Whilst Scottish First Minister Nicola Sturgeon is often respected given her office , many either don’t know who Jo Swinson is or sadly, do know and have a huge dislike for her. A poll published in The Times found the that more voters have seen Jo Swinson, the less they liked her, something that’s going to be a big issue for the party given that much of its literature has her front-and-centre.
To say that the Lib Dems campaign is now over is a tad premature. More debates shall be had, more campaigning is still to be done. Whilst I don’t think the party shall repeat the seat tally of the Kennedy or Clegg days, Jo Swinson and her party should still claim a fair number of seats on election day.
The issue facing the Lib Dems right now isn’t that they’re not as active as Labour on the ground – the party has long had a strong, local ground game – or that their leader isn’t as fun as the Tories. It’s that the party and its members are its own worst enemy.

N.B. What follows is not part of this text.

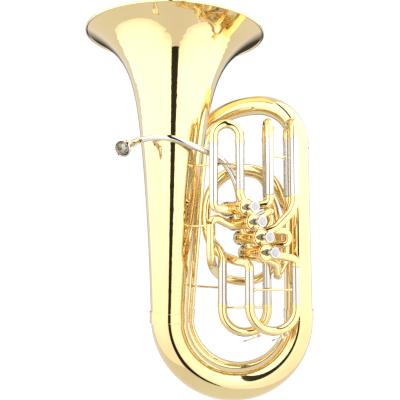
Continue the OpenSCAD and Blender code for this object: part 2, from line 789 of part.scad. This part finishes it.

Yes, the FPTP voting system is unfair on the party, and overall is no longer fit for purpose. Yet, that doesn’t take away from the fact that the party have ‘scored’ needless own-goals which have marred an otherwise promising campaign full of genuinely radical and liberal pledges on childcare, drugs reform and immigration.
Things can be turned around, and I largely think that whilst last night’s debate wasn’t Swinson’s finest hour, she still held her own against a needlessly hostile audience – hopefully learning some lessons and growing more seasoned as a campaigner.